On the journey at a station stop, the prisoners witnessed men, women and children being pushed into cattle tucks, the children, clearly unaware of what lay ahead of them. Many must have died on this journey as they were packed so tightly. The children had no chance. Cal Younger recall’s that he “watched on of the guards surveying the scene, pale with horror at such a sight.” The Cattle trucks bore the words “Forty Hommes, eight Chevaux”, they knew where the priority was.
The train also passed Tilsit at the Niemen River crossing, where Napoleon and the Russian Czar, upon a raft, had formed their pact and Napoleon commenced his famous retreat.
Then onward the train continued towards Memel, but stopped short of the sea port at Heydekrug, just West of Lithuania.
George Grimson meanwhile had changed trains to avoid being discovered and was making his way towards the Baltic. He was on his way to Stettin in the hope of stowing away on a ship. On his fifth day of freedom, he was arrested as he tried to board a Swedish ship.
From the Station at Heydekrug, the prisoners were marched under a hot sun along a dusty road and they were soon to discover that they were again about to lose their relative freedom once more to a new camp.
Cal Younger recall’s in his book, “No Flight from the cage”:-
“Recumbent in long, green grass in the Vorlager we waited for the endless dragooning and searching and counting. We could see the grass was lush in the main compound, too, but within weeks thousands of boots would destroy every blade of it and reduce the topsoil to the grey dust that we knew so well.”

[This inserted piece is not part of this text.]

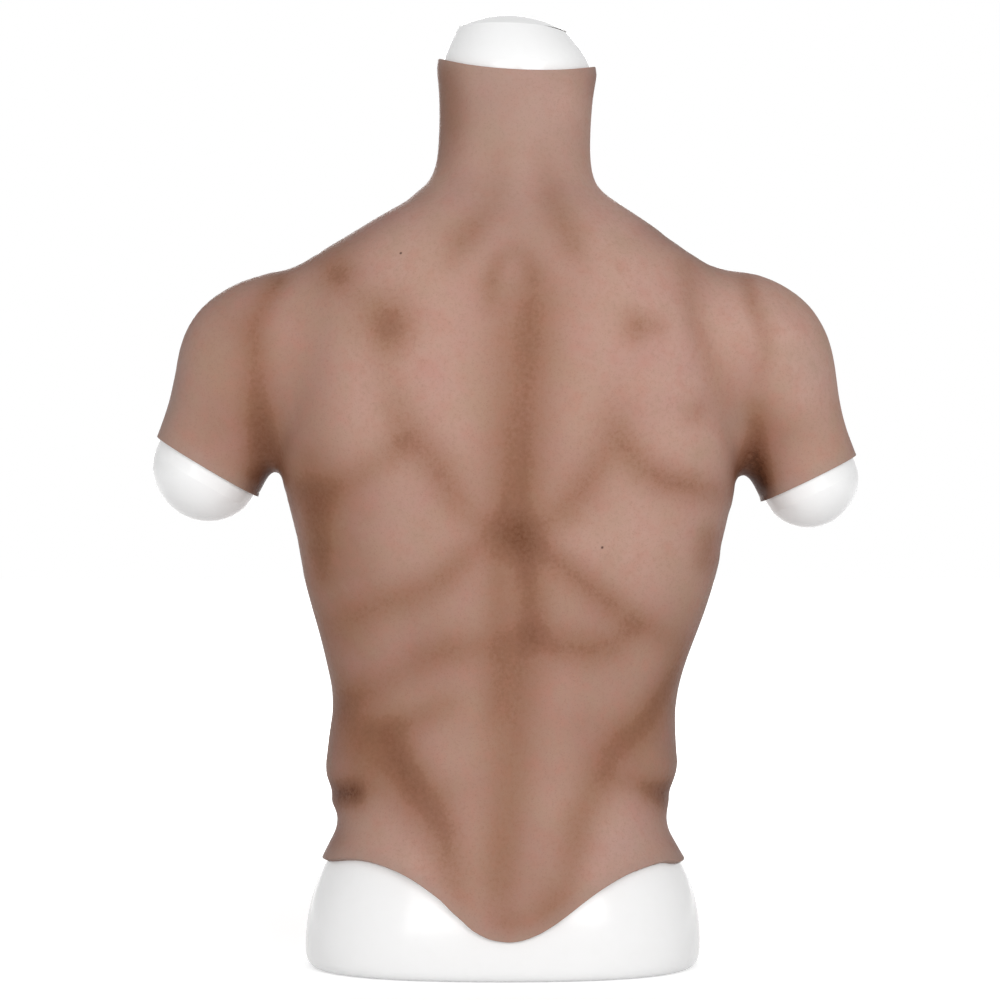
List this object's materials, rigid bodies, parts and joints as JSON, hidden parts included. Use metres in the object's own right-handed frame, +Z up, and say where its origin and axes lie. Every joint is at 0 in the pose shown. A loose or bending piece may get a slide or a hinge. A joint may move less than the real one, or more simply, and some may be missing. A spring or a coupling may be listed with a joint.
{
  "type": "torso mannequin with muscle skin",
  "caption": "Headless male torso form with moulded muscle skin, lift-off neck and arm caps and a stand socket in its flat base.",
  "frame": {"origin": "middle of the stand socket's mouth, in the plane of the flat base", "axes": "+Z up through the neck, +X towards the figure's left arm, the figure's chest faces -Y"},
  "size_m": [0.5852, 0.2529, 0.7836],
  "materials": {
    "silicone_skin": "satin moulded silicone",
    "form_gloss": "gloss",
    "lap_strip": "raw laminate",
    "board": "raw fibreboard",
    "zinc_steel": "zinc plated",
    "screw_steel": "zinc plated",
    "peg_steel": "turned",
    "bush_plastic": "moulded"
  },
  "bodies": {
    "torso": {"muscle_skin": "silicone_skin", "form_back_shell": "form_gloss", "form_front_shell": "form_gloss", "seam_strap_left": "lap_strip", "seam_strap_right": "lap_strip", "base_board": "board", "neck_board": "board", "arm_board_left": "board", "arm_board_right": "board", "base_flange": "zinc_steel", "socket_tube": "zinc_steel", "flange_screws": "screw_steel", "tube_end_cap": "bush_plastic", "neck_bushes": "bush_plastic", "arm_bushes_left": "bush_plastic", "arm_bushes_right": "bush_plastic"},
    "neck_cap_body": {"neck_cap": "form_gloss", "neck_cap_pegs": "peg_steel"},
    "left_arm_cap_body": {"arm_cap_left": "form_gloss", "arm_cap_pegs_left": "peg_steel"},
    "right_arm_cap_body": {"arm_cap_right": "form_gloss", "arm_cap_pegs_right": "peg_steel"}
  },
  "joints": [
    {"name": "neck_cap_lift", "type": "slide", "parent": "torso", "child": "neck_cap_body", "axis": [-0.0419, 0, 0.9991], "range_m": [0, 0.03]},
    {"name": "left_arm_cap_pull", "type": "slide", "parent": "torso", "child": "left_arm_cap_body", "axis": [0.5105, 0, -0.8599], "range_m": [0, 0.03]},
    {"name": "right_arm_cap_pull", "type": "slide", "parent": "torso", "child": "right_arm_cap_body", "axis": [-0.4399, 0, -0.898], "range_m": [0, 0.03]}
  ]
}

“None of the prisoners on the train had escaped, but Grimson had left the train somewhere in Poland and had made his way to Stettin in the guise of a Polish conscript worker. A self-appointed espionage agent and saboteur, he mingled with slave labourers to whom he reported the progress of the war against Germany, gathered information, and made contact with the Underground Movement, a liaison which was to have far-reaching effects.”
“From one Baltic port to another he went, seeking no way home for himself, but discovering how each port was organised. He possessed forged papers, but these were supposedly valid only in the Stettin area. Detained on suspicion at Rostock, he argued so convincingly that the authorities issued him with a rail pass back to Stettin. There he was caught in a net spread for a Russian prisoner who had murdered a German N.C.O.”
“The Germans were pleased to make this unexpected capture. The Russian, too, had been caught, and for one night shared a cell with Grimson. They spent the night hilariously chasing bed-bugs, and the Russian was disgruntled when the game had to end at dawn, the appointed hour of his execution.”
Contrary to this report, it is recorded that F/Sgt. D D P Leitch escaped from the train and was recaptured 150 kilometres away near the Baltic coast.